Today, Chinese companies are the third largest investors in the world. Their direct investments overseas reach one hundred twenty three billion dollars in 2014 and they are key actors in the Belt and Road investment projects. However to guarantee success of Chinese investment in businesses and thus the success of the Belt and Road initiative, the private sector should address a number of practical challenges. These include mitigating and managing negative environmental impact building effective communication with the stake holders to assure their investments matches with the real needs and understanding and considering local context. By taking sustainable development into account and imbedding it into your business strategies, companies can increase their competitive edge, advance their market share, fuel innovation and new profit areas, and boost stakeholder value. In addition, sustainable business practices was also contribute to the improvement of the livelihood of the countries along the Belt and Road promoting eventually regional stability and mutual trust.

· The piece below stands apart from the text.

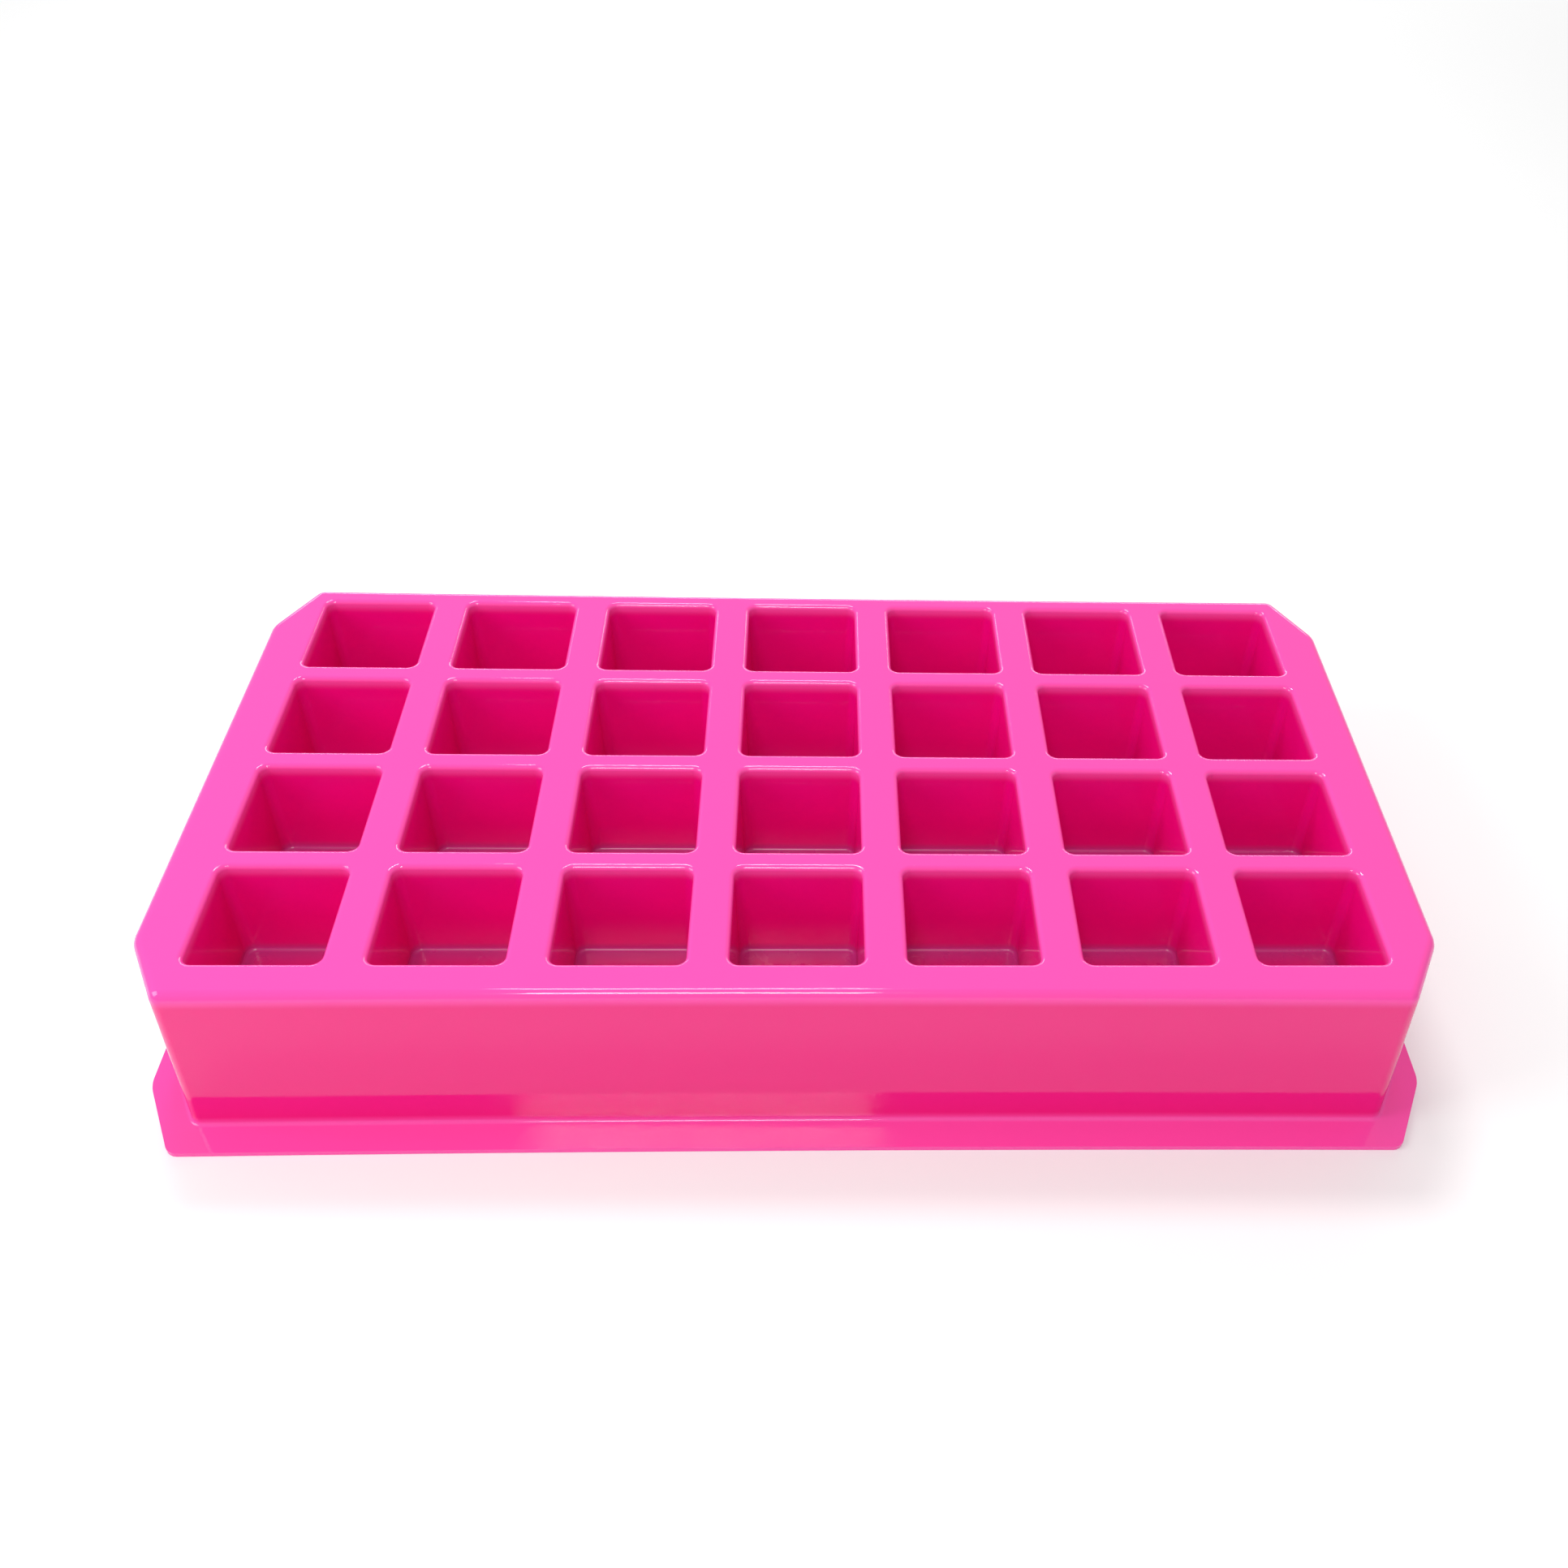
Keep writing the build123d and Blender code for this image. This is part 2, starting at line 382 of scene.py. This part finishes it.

As the UN Secretary General Ban Ki-Moon once said sustainable development is not charity. It's a smart investment sustainable development goal offers an extraordinary pipeline for investment and a platform in which responsible business can thrive. Both Belt and Road initiative and the sustainable development goals are indeed bold and ambitious and neither of them can be achieved by them alone, by anybody alone. By embracing the core strategy of the Belt and Road initiative, they can help create new opportunities in actualizing development and building connections toward shared prosperity for countries and people involved.
United Nations development program, we bring fifty years of development expertise and we have a global network in a hundred seventy countries and his message, in the congratulatory message of the Secretary General we are very proud that recently, the head of our organization Helen Clark signed a memorandum of understanding with the NDRC to work together including the human development aspect in the Belt and Road initiative. Finally, through our country office network all over the countries on the Belt and Road initiative, we’re also ready to work with the private sector to see how we can advance human development in all the seventy countries. So once again thank you for your attention and I wish you a fruitful deliberations.